═══ Information supplied ═══
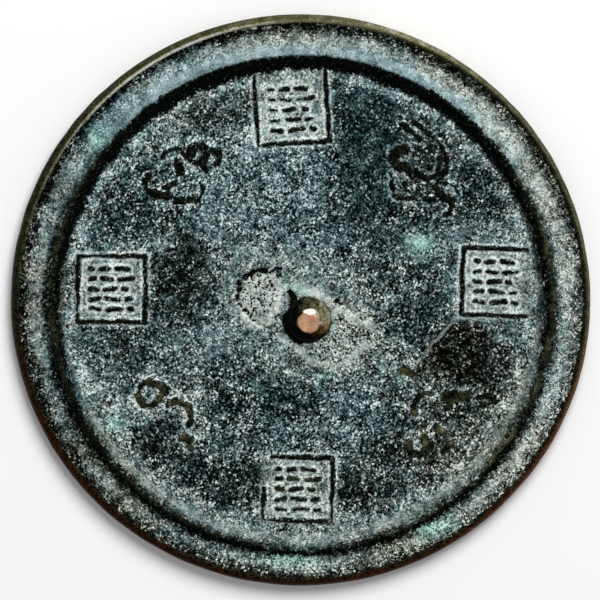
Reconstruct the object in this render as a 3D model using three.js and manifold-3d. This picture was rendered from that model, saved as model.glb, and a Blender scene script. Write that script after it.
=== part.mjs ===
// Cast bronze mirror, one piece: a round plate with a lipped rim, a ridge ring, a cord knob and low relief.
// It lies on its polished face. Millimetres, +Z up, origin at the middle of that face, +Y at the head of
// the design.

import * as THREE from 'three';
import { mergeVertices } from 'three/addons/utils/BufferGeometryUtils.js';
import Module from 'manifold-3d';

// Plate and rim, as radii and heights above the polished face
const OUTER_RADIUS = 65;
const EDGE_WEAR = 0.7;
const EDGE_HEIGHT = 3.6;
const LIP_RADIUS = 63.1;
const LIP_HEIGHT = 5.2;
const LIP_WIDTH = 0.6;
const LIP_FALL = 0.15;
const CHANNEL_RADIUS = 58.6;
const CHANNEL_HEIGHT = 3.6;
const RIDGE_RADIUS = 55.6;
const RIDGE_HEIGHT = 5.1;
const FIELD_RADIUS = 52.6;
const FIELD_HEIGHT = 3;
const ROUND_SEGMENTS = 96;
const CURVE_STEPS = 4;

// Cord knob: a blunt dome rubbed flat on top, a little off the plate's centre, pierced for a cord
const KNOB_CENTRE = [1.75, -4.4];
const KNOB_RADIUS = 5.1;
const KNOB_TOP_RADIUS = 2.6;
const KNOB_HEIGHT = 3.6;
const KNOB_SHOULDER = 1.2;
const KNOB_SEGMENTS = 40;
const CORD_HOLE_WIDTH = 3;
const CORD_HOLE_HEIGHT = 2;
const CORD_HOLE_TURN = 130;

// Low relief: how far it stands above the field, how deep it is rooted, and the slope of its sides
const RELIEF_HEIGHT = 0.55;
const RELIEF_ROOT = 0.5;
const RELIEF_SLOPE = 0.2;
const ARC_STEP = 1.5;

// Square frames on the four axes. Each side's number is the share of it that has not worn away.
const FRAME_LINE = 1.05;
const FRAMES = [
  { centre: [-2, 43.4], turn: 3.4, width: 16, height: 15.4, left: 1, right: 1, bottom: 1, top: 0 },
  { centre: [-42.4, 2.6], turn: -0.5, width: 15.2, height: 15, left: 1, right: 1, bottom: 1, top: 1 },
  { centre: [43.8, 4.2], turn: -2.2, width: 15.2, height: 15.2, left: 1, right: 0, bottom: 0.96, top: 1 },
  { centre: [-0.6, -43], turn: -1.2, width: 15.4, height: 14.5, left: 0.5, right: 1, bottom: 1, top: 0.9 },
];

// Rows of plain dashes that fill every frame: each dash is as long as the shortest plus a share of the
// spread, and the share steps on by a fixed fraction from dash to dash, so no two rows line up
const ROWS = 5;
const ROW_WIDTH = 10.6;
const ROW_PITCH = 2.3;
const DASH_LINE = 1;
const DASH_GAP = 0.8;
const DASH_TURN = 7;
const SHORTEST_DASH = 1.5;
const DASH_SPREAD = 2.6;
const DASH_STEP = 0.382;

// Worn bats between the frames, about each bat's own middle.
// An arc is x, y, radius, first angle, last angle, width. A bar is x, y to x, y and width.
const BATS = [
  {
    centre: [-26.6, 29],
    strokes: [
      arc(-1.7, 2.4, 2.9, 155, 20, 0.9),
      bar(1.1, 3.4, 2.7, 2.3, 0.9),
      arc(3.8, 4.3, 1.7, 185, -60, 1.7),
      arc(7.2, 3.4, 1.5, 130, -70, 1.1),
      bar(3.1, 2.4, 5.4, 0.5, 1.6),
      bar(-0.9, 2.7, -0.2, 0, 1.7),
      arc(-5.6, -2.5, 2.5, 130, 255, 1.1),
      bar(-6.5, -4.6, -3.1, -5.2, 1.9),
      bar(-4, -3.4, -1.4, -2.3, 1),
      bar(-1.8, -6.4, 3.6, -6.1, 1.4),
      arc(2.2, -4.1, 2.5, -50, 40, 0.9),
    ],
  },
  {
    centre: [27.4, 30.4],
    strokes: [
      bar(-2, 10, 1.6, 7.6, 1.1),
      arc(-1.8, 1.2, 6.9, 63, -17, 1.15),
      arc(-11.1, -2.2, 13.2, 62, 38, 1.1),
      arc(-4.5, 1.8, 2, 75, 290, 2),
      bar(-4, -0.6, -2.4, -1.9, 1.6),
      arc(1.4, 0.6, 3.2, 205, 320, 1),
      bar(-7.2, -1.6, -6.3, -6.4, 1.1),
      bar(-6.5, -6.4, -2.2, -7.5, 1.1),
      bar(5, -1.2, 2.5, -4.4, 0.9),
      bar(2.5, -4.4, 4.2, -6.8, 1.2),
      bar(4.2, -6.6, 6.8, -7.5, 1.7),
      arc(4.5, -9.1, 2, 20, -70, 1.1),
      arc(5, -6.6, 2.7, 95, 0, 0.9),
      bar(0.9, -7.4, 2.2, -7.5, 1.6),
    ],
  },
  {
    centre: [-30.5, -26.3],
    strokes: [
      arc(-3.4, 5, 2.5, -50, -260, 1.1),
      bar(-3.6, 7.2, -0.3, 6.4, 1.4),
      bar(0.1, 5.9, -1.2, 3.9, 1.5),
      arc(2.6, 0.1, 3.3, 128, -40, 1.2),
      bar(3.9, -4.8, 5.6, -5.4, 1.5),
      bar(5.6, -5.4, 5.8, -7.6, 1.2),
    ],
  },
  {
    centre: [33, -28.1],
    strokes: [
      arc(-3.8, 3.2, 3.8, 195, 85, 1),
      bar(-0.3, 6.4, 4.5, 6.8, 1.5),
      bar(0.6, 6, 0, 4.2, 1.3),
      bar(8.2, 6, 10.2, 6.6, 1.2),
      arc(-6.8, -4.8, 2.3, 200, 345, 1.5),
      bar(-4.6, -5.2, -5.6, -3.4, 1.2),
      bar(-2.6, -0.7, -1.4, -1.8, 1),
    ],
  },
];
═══
## Given problem
Your task is to return the full listing exactly as it was given.

## Task output
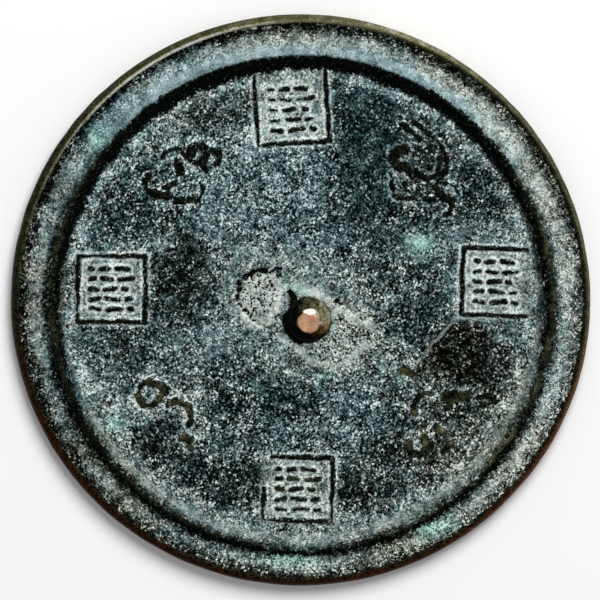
Reconstruct the object in this render as a 3D model using three.js and manifold-3d. This picture was rendered from that model, saved as model.glb, and a Blender scene script. Write that script after it.
=== part.mjs ===
// Cast bronze mirror, one piece: a round plate with a lipped rim, a ridge ring, a cord knob and low relief.
// It lies on its polished face. Millimetres, +Z up, origin at the middle of that face, +Y at the head of
// the design.

import * as THREE from 'three';
import { mergeVertices } from 'three/addons/utils/BufferGeometryUtils.js';
import Module from 'manifold-3d';

// Plate and rim, as radii and heights above the polished face
const OUTER_RADIUS = 65;
const EDGE_WEAR = 0.7;
const EDGE_HEIGHT = 3.6;
const LIP_RADIUS = 63.1;
const LIP_HEIGHT = 5.2;
const LIP_WIDTH = 0.6;
const LIP_FALL = 0.15;
const CHANNEL_RADIUS = 58.6;
const CHANNEL_HEIGHT = 3.6;
const RIDGE_RADIUS = 55.6;
const RIDGE_HEIGHT = 5.1;
const FIELD_RADIUS = 52.6;
const FIELD_HEIGHT = 3;
const ROUND_SEGMENTS = 96;
const CURVE_STEPS = 4;

// Cord knob: a blunt dome rubbed flat on top, a little off the plate's centre, pierced for a cord
const KNOB_CENTRE = [1.75, -4.4];
const KNOB_RADIUS = 5.1;
const KNOB_TOP_RADIUS = 2.6;
const KNOB_HEIGHT = 3.6;
const KNOB_SHOULDER = 1.2;
const KNOB_SEGMENTS = 40;
const CORD_HOLE_WIDTH = 3;
const CORD_HOLE_HEIGHT = 2;
const CORD_HOLE_TURN = 130;

// Low relief: how far it stands above the field, how deep it is rooted, and the slope of its sides
const RELIEF_HEIGHT = 0.55;
const RELIEF_ROOT = 0.5;
const RELIEF_SLOPE = 0.2;
const ARC_STEP = 1.5;

// Square frames on the four axes. Each side's number is the share of it that has not worn away.
const FRAME_LINE = 1.05;
const FRAMES = [
  { centre: [-2, 43.4], turn: 3.4, width: 16, height: 15.4, left: 1, right: 1, bottom: 1, top: 0 },
  { centre: [-42.4, 2.6], turn: -0.5, width: 15.2, height: 15, left: 1, right: 1, bottom: 1, top: 1 },
  { centre: [43.8, 4.2], turn: -2.2, width: 15.2, height: 15.2, left: 1, right: 0, bottom: 0.96, top: 1 },
  { centre: [-0.6, -43], turn: -1.2, width: 15.4, height: 14.5, left: 0.5, right: 1, bottom: 1, top: 0.9 },
];

// Rows of plain dashes that fill every frame: each dash is as long as the shortest plus a share of the
// spread, and the share steps on by a fixed fraction from dash to dash, so no two rows line up
const ROWS = 5;
const ROW_WIDTH = 10.6;
const ROW_PITCH = 2.3;
const DASH_LINE = 1;
const DASH_GAP = 0.8;
const DASH_TURN = 7;
const SHORTEST_DASH = 1.5;
const DASH_SPREAD = 2.6;
const DASH_STEP = 0.382;

// Worn bats between the frames, about each bat's own middle.
// An arc is x, y, radius, first angle, last angle, width. A bar is x, y to x, y and width.
const BATS = [
  {
    centre: [-26.6, 29],
    strokes: [
      arc(-1.7, 2.4, 2.9, 155, 20, 0.9),
      bar(1.1, 3.4, 2.7, 2.3, 0.9),
      arc(3.8, 4.3, 1.7, 185, -60, 1.7),
      arc(7.2, 3.4, 1.5, 130, -70, 1.1),
      bar(3.1, 2.4, 5.4, 0.5, 1.6),
      bar(-0.9, 2.7, -0.2, 0, 1.7),
      arc(-5.6, -2.5, 2.5, 130, 255, 1.1),
      bar(-6.5, -4.6, -3.1, -5.2, 1.9),
      bar(-4, -3.4, -1.4, -2.3, 1),
      bar(-1.8, -6.4, 3.6, -6.1, 1.4),
      arc(2.2, -4.1, 2.5, -50, 40, 0.9),
    ],
  },
  {
    centre: [27.4, 30.4],
    strokes: [
      bar(-2, 10, 1.6, 7.6, 1.1),
      arc(-1.8, 1.2, 6.9, 63, -17, 1.15),
      arc(-11.1, -2.2, 13.2, 62, 38, 1.1),
      arc(-4.5, 1.8, 2, 75, 290, 2),
      bar(-4, -0.6, -2.4, -1.9, 1.6),
      arc(1.4, 0.6, 3.2, 205, 320, 1),
      bar(-7.2, -1.6, -6.3, -6.4, 1.1),
      bar(-6.5, -6.4, -2.2, -7.5, 1.1),
      bar(5, -1.2, 2.5, -4.4, 0.9),
      bar(2.5, -4.4, 4.2, -6.8, 1.2),
      bar(4.2, -6.6, 6.8, -7.5, 1.7),
      arc(4.5, -9.1, 2, 20, -70, 1.1),
      arc(5, -6.6, 2.7, 95, 0, 0.9),
      bar(0.9, -7.4, 2.2, -7.5, 1.6),
    ],
  },
  {
    centre: [-30.5, -26.3],
    strokes: [
      arc(-3.4, 5, 2.5, -50, -260, 1.1),
      bar(-3.6, 7.2, -0.3, 6.4, 1.4),
      bar(0.1, 5.9, -1.2, 3.9, 1.5),
      arc(2.6, 0.1, 3.3, 128, -40, 1.2),
      bar(3.9, -4.8, 5.6, -5.4, 1.5),
      bar(5.6, -5.4, 5.8, -7.6, 1.2),
    ],
  },
  {
    centre: [33, -28.1],
    strokes: [
      arc(-3.8, 3.2, 3.8, 195, 85, 1),
      bar(-0.3, 6.4, 4.5, 6.8, 1.5),
      bar(0.6, 6, 0, 4.2, 1.3),
      bar(8.2, 6, 10.2, 6.6, 1.2),
      arc(-6.8, -4.8, 2.3, 200, 345, 1.5),
      bar(-4.6, -5.2, -5.6, -3.4, 1.2),
      bar(-2.6, -0.7, -1.4, -1.8, 1),
    ],
  },
];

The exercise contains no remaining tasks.